巧也 自分は父と同じ職業に就いて、どうしても週末だったり、長く家を空けることもあるわけじゃないですか。

――はい。

巧也 そうすると育児の部分だったり、どうしても妻に頼らなければならない部分が多くなるわけです。そんな時に自分の母親もそうやって頑張ってくれていたんだなぁ〜って。まして自分たちは3兄弟でしたから、どれだけ大変だったろうって思うんです。

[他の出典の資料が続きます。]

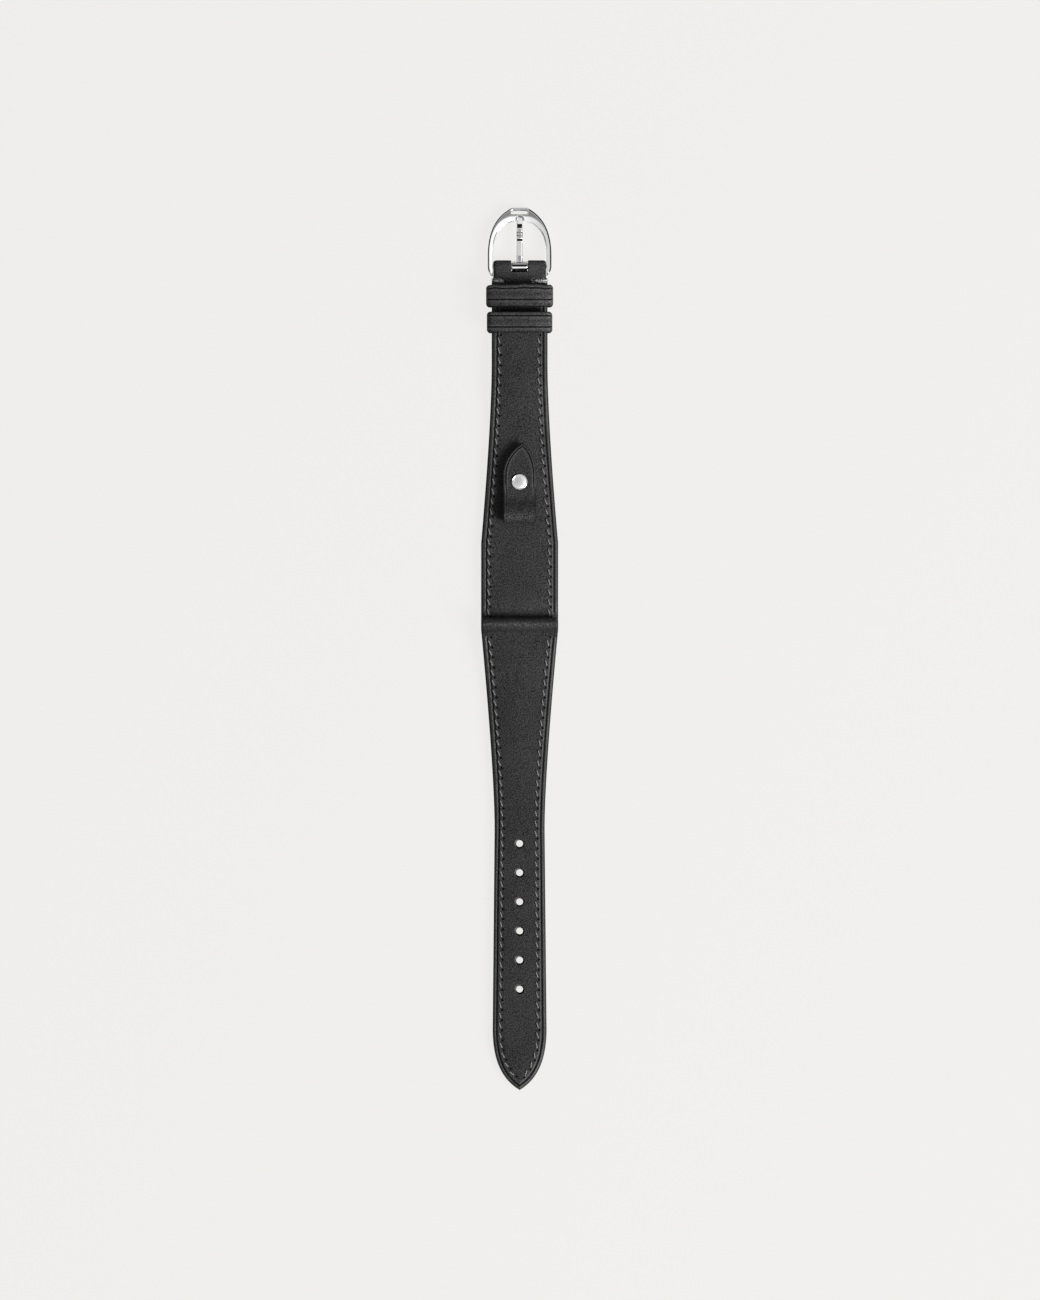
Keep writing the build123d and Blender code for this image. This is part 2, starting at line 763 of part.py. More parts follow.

――なるほど。それでは最後に“父の日”に何かお父さんにプレゼントなどを贈る予定はありますか。

初也 え…。いやとくにないかな(笑)。

育也 これまでもあんまりそういうの贈ったことないかも(笑)。

――3人で一緒に…とかもなかったですか?

初也 はい(笑)。いや、何もしてないってわけじゃないですよ。実は父の誕生日が6月14日なんで、あまり“父の日”っていうのは意識してなかったんですよね。あとはその時期はちょうど函館開催で、父が出張に行ってることも多くて…。

――なるほど〜。

育也 でも今年はなにか贈ってみてもいいかもしれないですね。

巧也 うん。ウチは子供の写真でも贈ろうかな。

初也 僕はどうしよう。お年玉かな(笑)。

――きっと喜んでくれるでしょうね。今日は長々とお付き合い頂いてありがとうございました。

初也 こちらこそありがとうございました。でもこんな内容で大丈夫でしたか? “母の日特集”だったら、もっと面白いエピソードがたくさんあったんですけど(笑)。

育也 確かに(笑)。

巧也 じゃあ今度はぜひ母の日に呼んでください(笑)。